Opinion
Nos. 2009-03807, Docket No. F-554-04.
July 27, 2010.
In a child support proceeding pursuant to Family Court Act article 4, the father appeals from an order of the Family Court, Suffolk County (Hoffman, J.), dated March 13, 2009, which denied his objections to an order of the same court (Raimondi, S.M.), dated January 26, 2009, which, after a hearing, found that he was in willful violation of a prior support order of the same court dated March 22, 2004.
Del Atwell, East Hampton, N.Y., for appellant.
Before: Covello, J.P., Santucci, Angiolillo and Dickerson, JJ.
Ordered that the order dated March 13, 2009, is affirmed, without costs or disbursements.
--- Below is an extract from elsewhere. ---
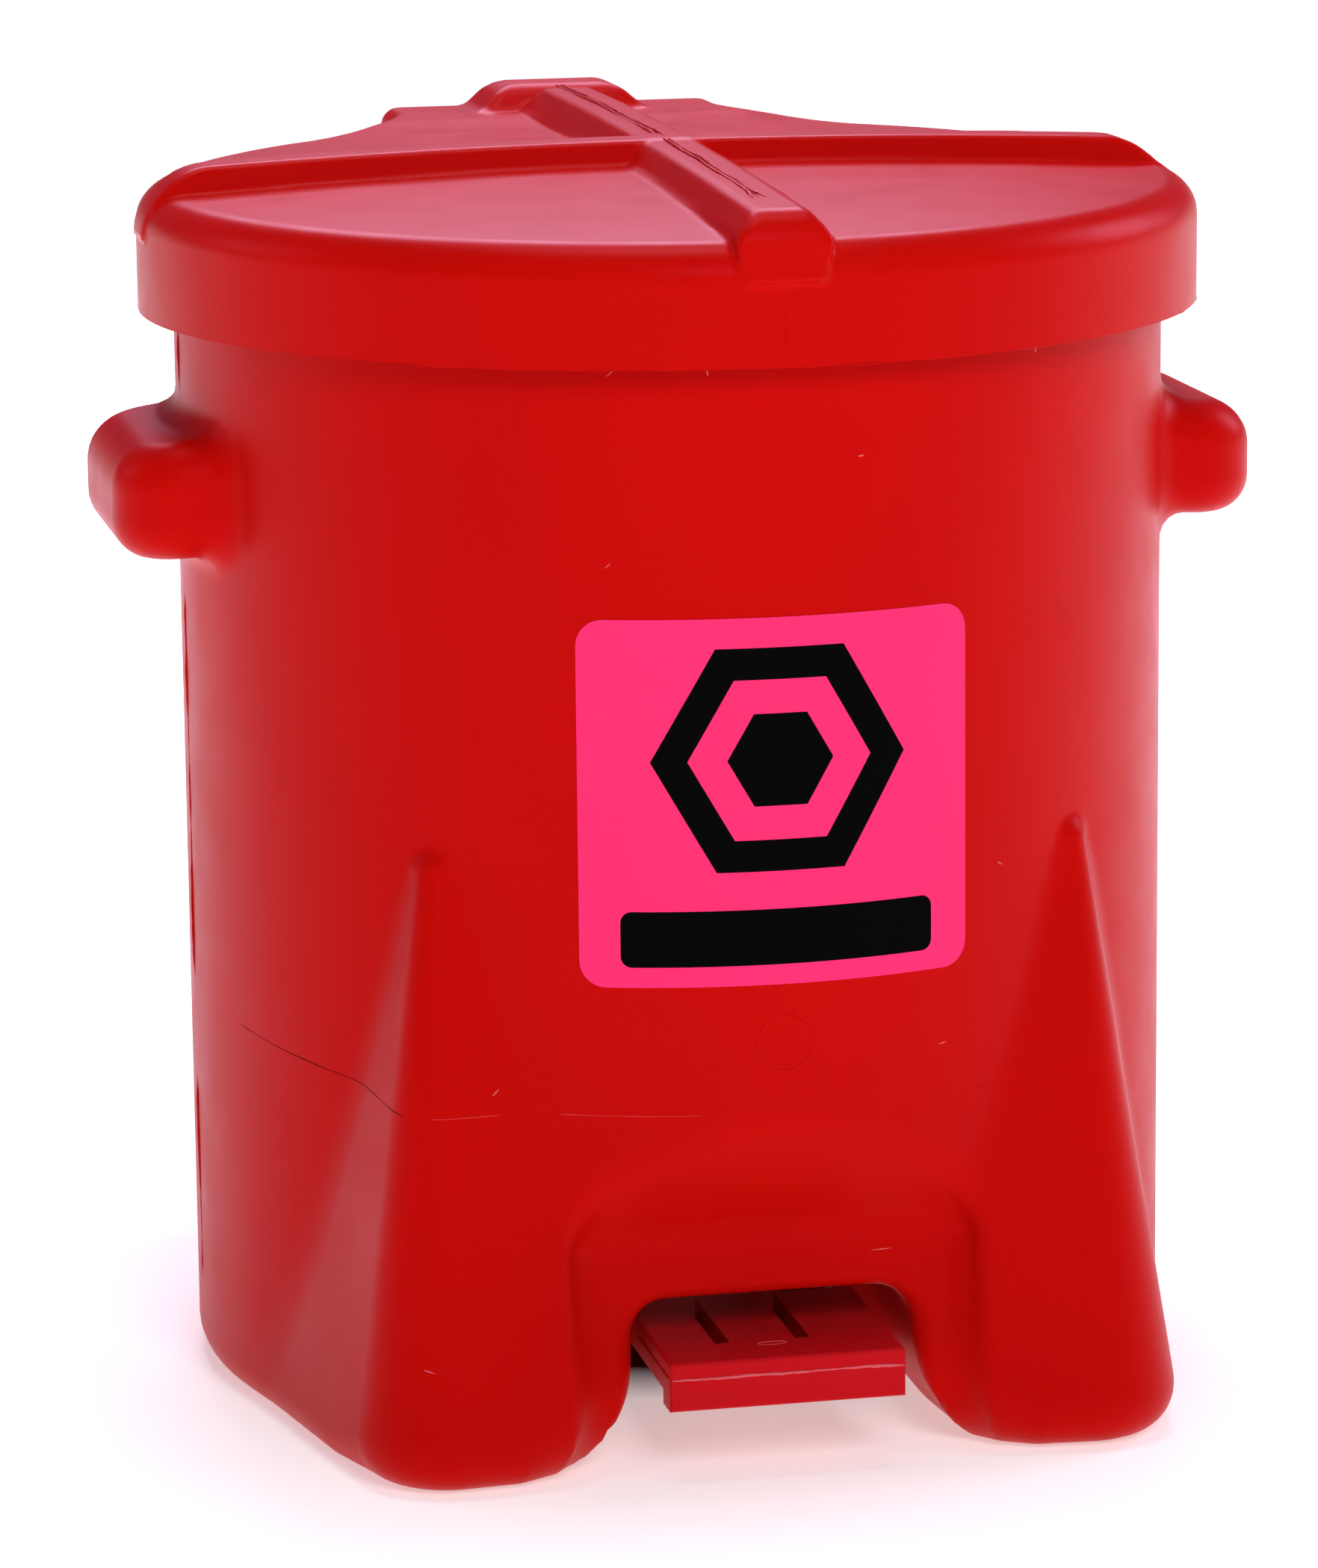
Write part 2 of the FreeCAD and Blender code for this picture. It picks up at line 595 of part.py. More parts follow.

A determination by a support magistrate that a person is in willful violation of a support order and recommending commitment has no force and effect until confirmed by a Judge of the Family Court ( see Family Ct Act § 439 [a]). Such a determination by a support magistrate does not constitute a final order to which a party may file written objections ( see Family Ct Act § 439 [e]). Here, the father improperly filed written objections to the nonfinal determination of the Support Magistrate dated January 26, 2009. Accordingly, in the order dated March 13, 2009, the Family Court correctly denied the father's objections. The father failed to pursue his sole remedy, which was to appeal from the final order of the Family Court dated January 26, 2009, confirming the Support Magistrate's determination ( see Matter of Roth v Bowman, 245 AD2d 521, 522; Family Ct Act § 1112).
The remaining contentions are either without merit or not properly before this Court.